§ WHAT THE TASK ASKS
Copy out all the entries word for word.

## begin EXERCISE MATERIAL

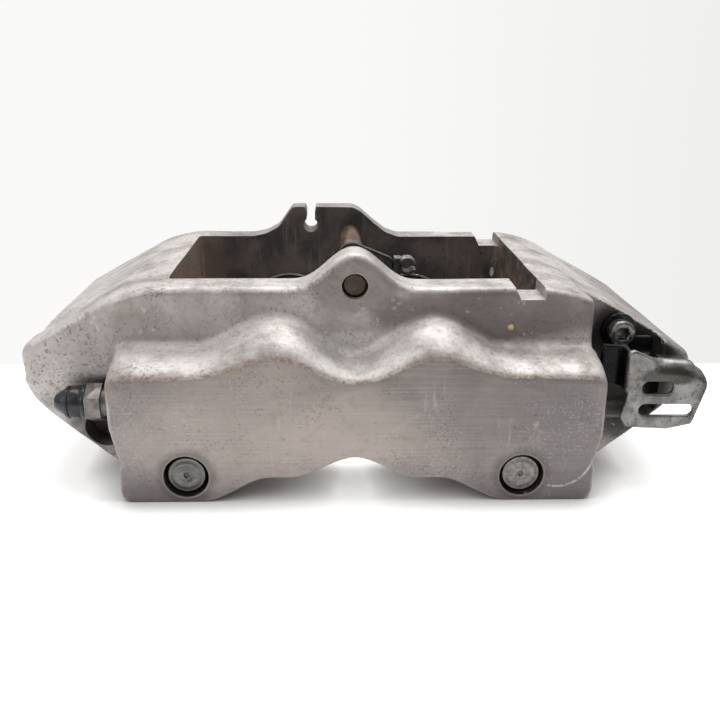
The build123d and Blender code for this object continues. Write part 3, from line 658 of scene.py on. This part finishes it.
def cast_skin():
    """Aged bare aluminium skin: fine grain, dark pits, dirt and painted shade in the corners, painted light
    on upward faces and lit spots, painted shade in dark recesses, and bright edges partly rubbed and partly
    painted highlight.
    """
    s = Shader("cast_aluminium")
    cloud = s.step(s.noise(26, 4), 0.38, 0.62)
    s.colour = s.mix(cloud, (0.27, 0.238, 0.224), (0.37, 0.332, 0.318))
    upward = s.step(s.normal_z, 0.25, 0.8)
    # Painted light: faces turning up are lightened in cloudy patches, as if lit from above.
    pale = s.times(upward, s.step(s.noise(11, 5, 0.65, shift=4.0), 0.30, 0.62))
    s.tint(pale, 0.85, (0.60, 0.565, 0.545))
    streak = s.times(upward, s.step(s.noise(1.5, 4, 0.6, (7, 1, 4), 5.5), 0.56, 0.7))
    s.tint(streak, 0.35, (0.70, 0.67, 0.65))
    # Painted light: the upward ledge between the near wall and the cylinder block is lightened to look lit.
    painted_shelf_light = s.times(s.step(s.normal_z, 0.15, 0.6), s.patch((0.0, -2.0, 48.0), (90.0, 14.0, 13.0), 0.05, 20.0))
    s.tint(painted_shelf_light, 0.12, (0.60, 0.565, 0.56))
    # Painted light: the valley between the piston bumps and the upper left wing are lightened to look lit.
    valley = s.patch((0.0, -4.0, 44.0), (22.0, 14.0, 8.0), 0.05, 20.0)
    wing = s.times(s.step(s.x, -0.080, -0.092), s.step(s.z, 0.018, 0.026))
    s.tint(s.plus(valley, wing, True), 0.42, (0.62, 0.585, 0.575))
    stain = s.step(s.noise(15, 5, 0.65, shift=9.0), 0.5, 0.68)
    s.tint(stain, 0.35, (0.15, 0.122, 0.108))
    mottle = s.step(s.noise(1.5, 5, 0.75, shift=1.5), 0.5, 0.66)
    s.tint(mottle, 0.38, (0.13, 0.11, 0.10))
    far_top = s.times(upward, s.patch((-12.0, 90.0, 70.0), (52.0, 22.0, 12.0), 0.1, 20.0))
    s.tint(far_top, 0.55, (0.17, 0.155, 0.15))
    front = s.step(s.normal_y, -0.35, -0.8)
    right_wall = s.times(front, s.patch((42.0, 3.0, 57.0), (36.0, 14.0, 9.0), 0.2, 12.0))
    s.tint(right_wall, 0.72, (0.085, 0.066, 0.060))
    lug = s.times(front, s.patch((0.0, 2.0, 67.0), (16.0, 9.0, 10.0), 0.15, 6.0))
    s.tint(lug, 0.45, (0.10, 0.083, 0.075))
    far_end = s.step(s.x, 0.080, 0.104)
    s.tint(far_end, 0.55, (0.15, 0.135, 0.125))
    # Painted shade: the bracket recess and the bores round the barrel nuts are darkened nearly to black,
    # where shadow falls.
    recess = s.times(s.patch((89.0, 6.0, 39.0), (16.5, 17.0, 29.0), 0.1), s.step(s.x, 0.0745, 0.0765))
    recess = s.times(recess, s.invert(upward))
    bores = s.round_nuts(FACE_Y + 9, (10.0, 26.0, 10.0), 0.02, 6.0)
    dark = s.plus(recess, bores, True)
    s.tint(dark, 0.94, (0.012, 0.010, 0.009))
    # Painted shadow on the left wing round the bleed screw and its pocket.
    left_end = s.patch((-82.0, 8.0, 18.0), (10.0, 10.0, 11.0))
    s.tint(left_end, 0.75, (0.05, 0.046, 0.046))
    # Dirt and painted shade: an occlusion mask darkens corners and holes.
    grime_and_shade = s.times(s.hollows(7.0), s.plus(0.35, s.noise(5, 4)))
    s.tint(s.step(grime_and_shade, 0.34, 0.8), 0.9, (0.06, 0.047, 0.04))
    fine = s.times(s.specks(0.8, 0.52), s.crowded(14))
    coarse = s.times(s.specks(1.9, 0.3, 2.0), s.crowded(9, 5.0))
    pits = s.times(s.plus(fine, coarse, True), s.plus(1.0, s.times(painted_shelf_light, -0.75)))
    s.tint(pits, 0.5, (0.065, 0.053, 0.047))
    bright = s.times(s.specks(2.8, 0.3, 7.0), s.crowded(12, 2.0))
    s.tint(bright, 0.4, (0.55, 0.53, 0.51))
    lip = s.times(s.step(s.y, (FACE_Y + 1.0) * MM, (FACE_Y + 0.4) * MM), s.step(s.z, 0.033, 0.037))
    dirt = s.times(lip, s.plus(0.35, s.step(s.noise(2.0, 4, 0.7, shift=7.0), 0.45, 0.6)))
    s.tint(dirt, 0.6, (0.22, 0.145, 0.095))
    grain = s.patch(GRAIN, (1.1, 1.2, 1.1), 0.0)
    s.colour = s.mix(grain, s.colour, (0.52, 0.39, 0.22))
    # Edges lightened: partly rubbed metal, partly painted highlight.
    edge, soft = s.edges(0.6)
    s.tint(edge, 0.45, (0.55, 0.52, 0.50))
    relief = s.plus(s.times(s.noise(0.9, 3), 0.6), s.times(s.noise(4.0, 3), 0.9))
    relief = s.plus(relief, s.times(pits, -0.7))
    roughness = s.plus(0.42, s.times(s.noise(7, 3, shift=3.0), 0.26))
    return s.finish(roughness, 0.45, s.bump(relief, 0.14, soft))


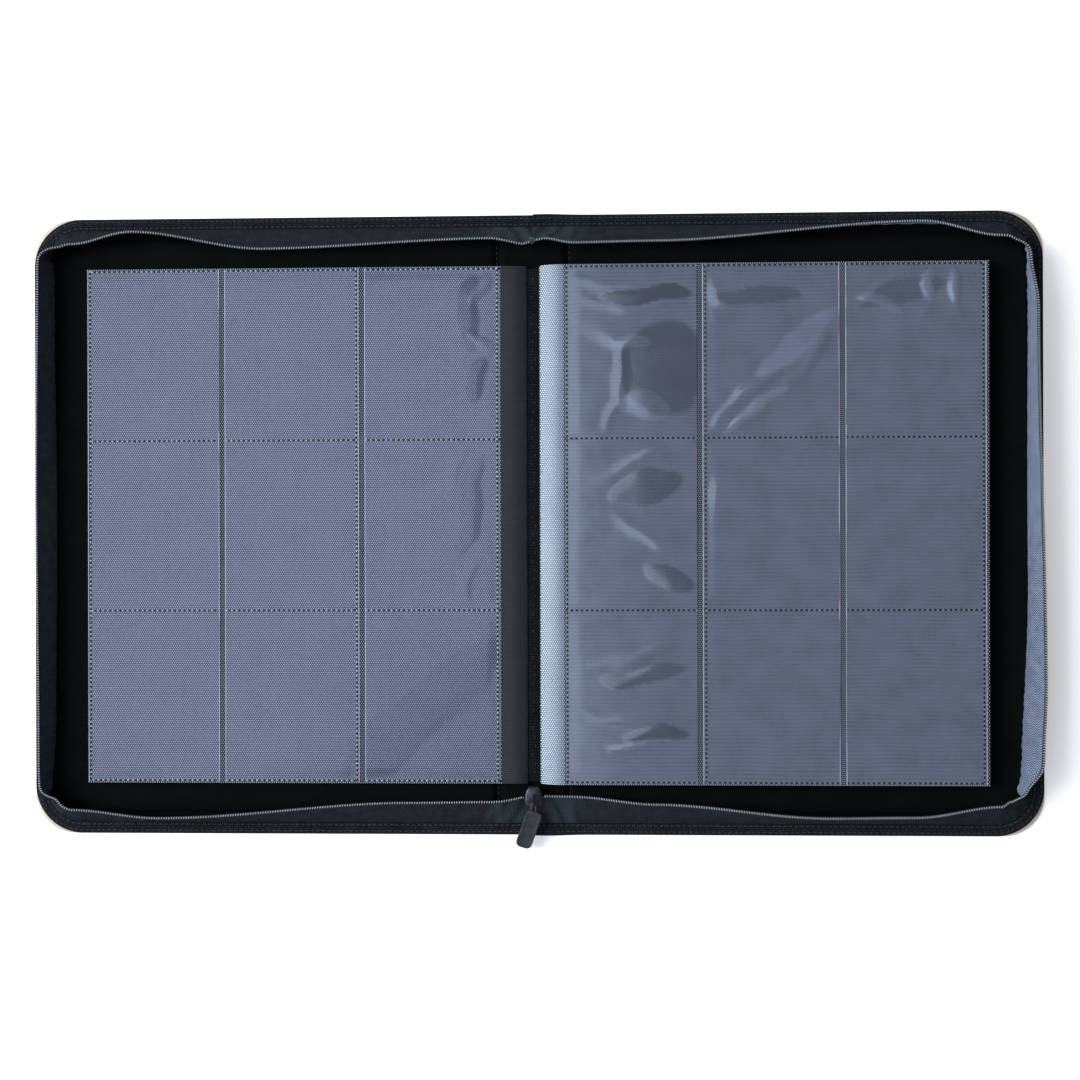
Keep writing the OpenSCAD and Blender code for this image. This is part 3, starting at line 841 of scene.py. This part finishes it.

## end EXERCISE MATERIAL

§ FULL ANSWER
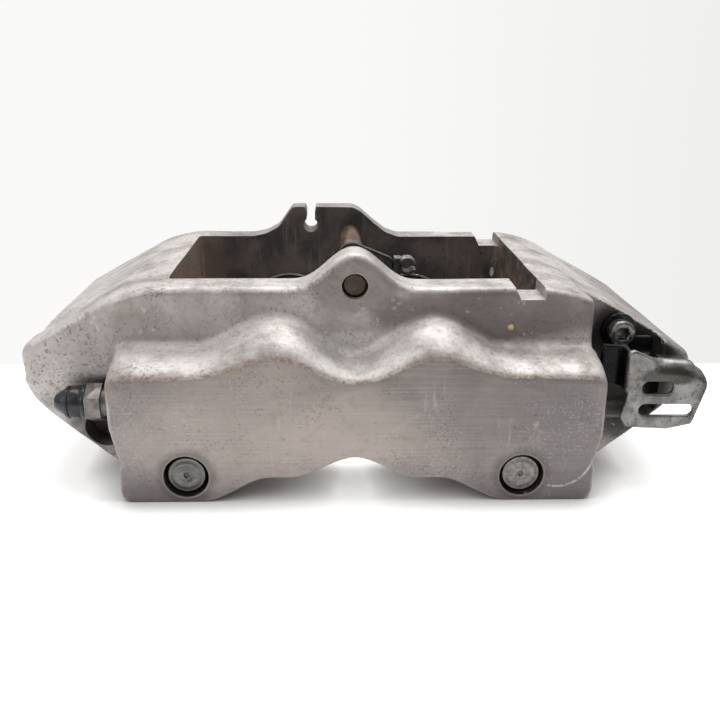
The build123d and Blender code for this object continues. Write part 3, from line 658 of scene.py on. This part finishes it.
def cast_skin():
    """Aged bare aluminium skin: fine grain, dark pits, dirt and painted shade in the corners, painted light
    on upward faces and lit spots, painted shade in dark recesses, and bright edges partly rubbed and partly
    painted highlight.
    """
    s = Shader("cast_aluminium")
    cloud = s.step(s.noise(26, 4), 0.38, 0.62)
    s.colour = s.mix(cloud, (0.27, 0.238, 0.224), (0.37, 0.332, 0.318))
    upward = s.step(s.normal_z, 0.25, 0.8)
    # Painted light: faces turning up are lightened in cloudy patches, as if lit from above.
    pale = s.times(upward, s.step(s.noise(11, 5, 0.65, shift=4.0), 0.30, 0.62))
    s.tint(pale, 0.85, (0.60, 0.565, 0.545))
    streak = s.times(upward, s.step(s.noise(1.5, 4, 0.6, (7, 1, 4), 5.5), 0.56, 0.7))
    s.tint(streak, 0.35, (0.70, 0.67, 0.65))
    # Painted light: the upward ledge between the near wall and the cylinder block is lightened to look lit.
    painted_shelf_light = s.times(s.step(s.normal_z, 0.15, 0.6), s.patch((0.0, -2.0, 48.0), (90.0, 14.0, 13.0), 0.05, 20.0))
    s.tint(painted_shelf_light, 0.12, (0.60, 0.565, 0.56))
    # Painted light: the valley between the piston bumps and the upper left wing are lightened to look lit.
    valley = s.patch((0.0, -4.0, 44.0), (22.0, 14.0, 8.0), 0.05, 20.0)
    wing = s.times(s.step(s.x, -0.080, -0.092), s.step(s.z, 0.018, 0.026))
    s.tint(s.plus(valley, wing, True), 0.42, (0.62, 0.585, 0.575))
    stain = s.step(s.noise(15, 5, 0.65, shift=9.0), 0.5, 0.68)
    s.tint(stain, 0.35, (0.15, 0.122, 0.108))
    mottle = s.step(s.noise(1.5, 5, 0.75, shift=1.5), 0.5, 0.66)
    s.tint(mottle, 0.38, (0.13, 0.11, 0.10))
    far_top = s.times(upward, s.patch((-12.0, 90.0, 70.0), (52.0, 22.0, 12.0), 0.1, 20.0))
    s.tint(far_top, 0.55, (0.17, 0.155, 0.15))
    front = s.step(s.normal_y, -0.35, -0.8)
    right_wall = s.times(front, s.patch((42.0, 3.0, 57.0), (36.0, 14.0, 9.0), 0.2, 12.0))
    s.tint(right_wall, 0.72, (0.085, 0.066, 0.060))
    lug = s.times(front, s.patch((0.0, 2.0, 67.0), (16.0, 9.0, 10.0), 0.15, 6.0))
    s.tint(lug, 0.45, (0.10, 0.083, 0.075))
    far_end = s.step(s.x, 0.080, 0.104)
    s.tint(far_end, 0.55, (0.15, 0.135, 0.125))
    # Painted shade: the bracket recess and the bores round the barrel nuts are darkened nearly to black,
    # where shadow falls.
    recess = s.times(s.patch((89.0, 6.0, 39.0), (16.5, 17.0, 29.0), 0.1), s.step(s.x, 0.0745, 0.0765))
    recess = s.times(recess, s.invert(upward))
    bores = s.round_nuts(FACE_Y + 9, (10.0, 26.0, 10.0), 0.02, 6.0)
    dark = s.plus(recess, bores, True)
    s.tint(dark, 0.94, (0.012, 0.010, 0.009))
    # Painted shadow on the left wing round the bleed screw and its pocket.
    left_end = s.patch((-82.0, 8.0, 18.0), (10.0, 10.0, 11.0))
    s.tint(left_end, 0.75, (0.05, 0.046, 0.046))
    # Dirt and painted shade: an occlusion mask darkens corners and holes.
    grime_and_shade = s.times(s.hollows(7.0), s.plus(0.35, s.noise(5, 4)))
    s.tint(s.step(grime_and_shade, 0.34, 0.8), 0.9, (0.06, 0.047, 0.04))
    fine = s.times(s.specks(0.8, 0.52), s.crowded(14))
    coarse = s.times(s.specks(1.9, 0.3, 2.0), s.crowded(9, 5.0))
    pits = s.times(s.plus(fine, coarse, True), s.plus(1.0, s.times(painted_shelf_light, -0.75)))
    s.tint(pits, 0.5, (0.065, 0.053, 0.047))
    bright = s.times(s.specks(2.8, 0.3, 7.0), s.crowded(12, 2.0))
    s.tint(bright, 0.4, (0.55, 0.53, 0.51))
    lip = s.times(s.step(s.y, (FACE_Y + 1.0) * MM, (FACE_Y + 0.4) * MM), s.step(s.z, 0.033, 0.037))
    dirt = s.times(lip, s.plus(0.35, s.step(s.noise(2.0, 4, 0.7, shift=7.0), 0.45, 0.6)))
    s.tint(dirt, 0.6, (0.22, 0.145, 0.095))
    grain = s.patch(GRAIN, (1.1, 1.2, 1.1), 0.0)
    s.colour = s.mix(grain, s.colour, (0.52, 0.39, 0.22))
    # Edges lightened: partly rubbed metal, partly painted highlight.
    edge, soft = s.edges(0.6)
    s.tint(edge, 0.45, (0.55, 0.52, 0.50))
    relief = s.plus(s.times(s.noise(0.9, 3), 0.6), s.times(s.noise(4.0, 3), 0.9))
    relief = s.plus(relief, s.times(pits, -0.7))
    roughness = s.plus(0.42, s.times(s.noise(7, 3, shift=3.0), 0.26))
    return s.finish(roughness, 0.45, s.bump(relief, 0.14, soft))


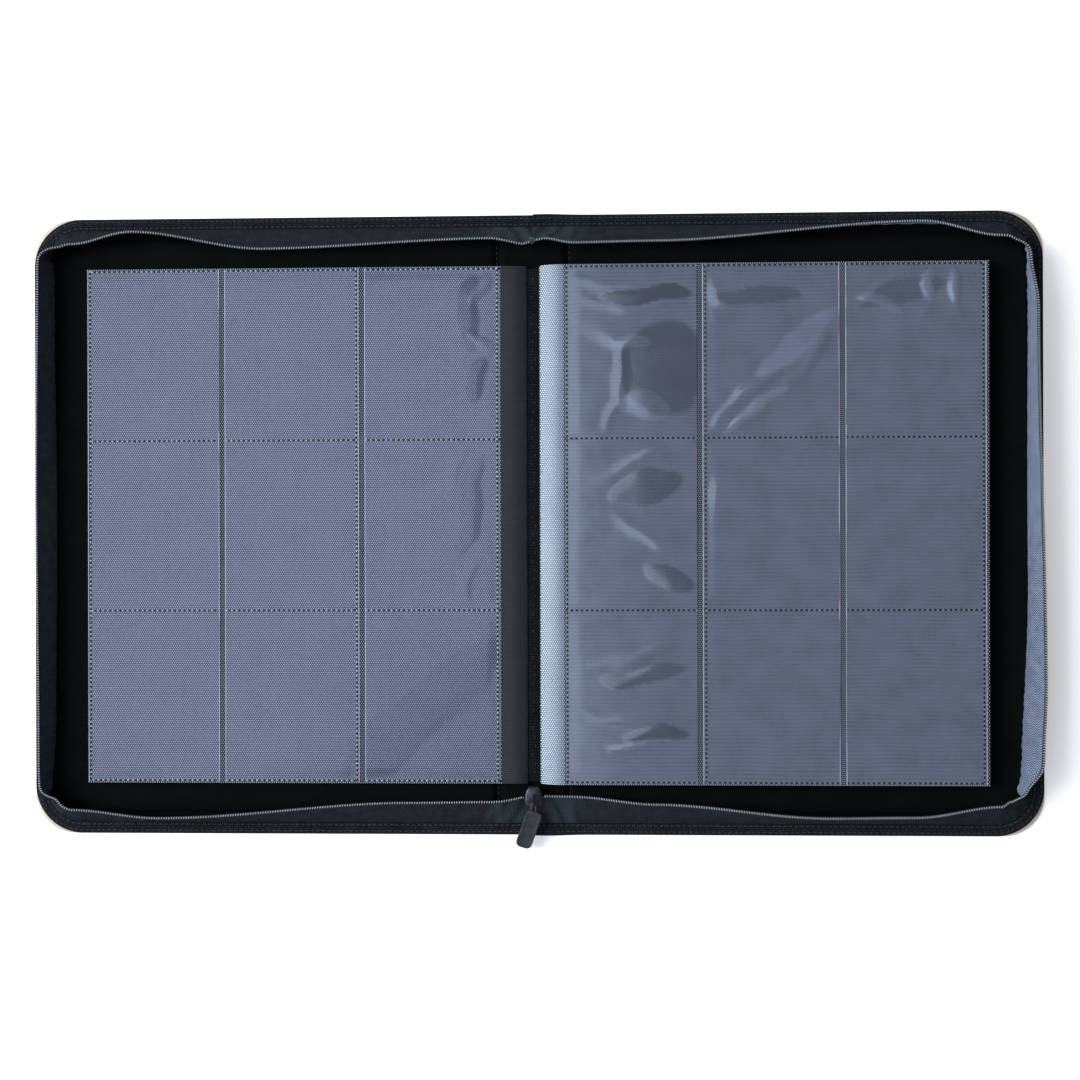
Keep writing the OpenSCAD and Blender code for this image. This is part 3, starting at line 841 of scene.py. This part finishes it.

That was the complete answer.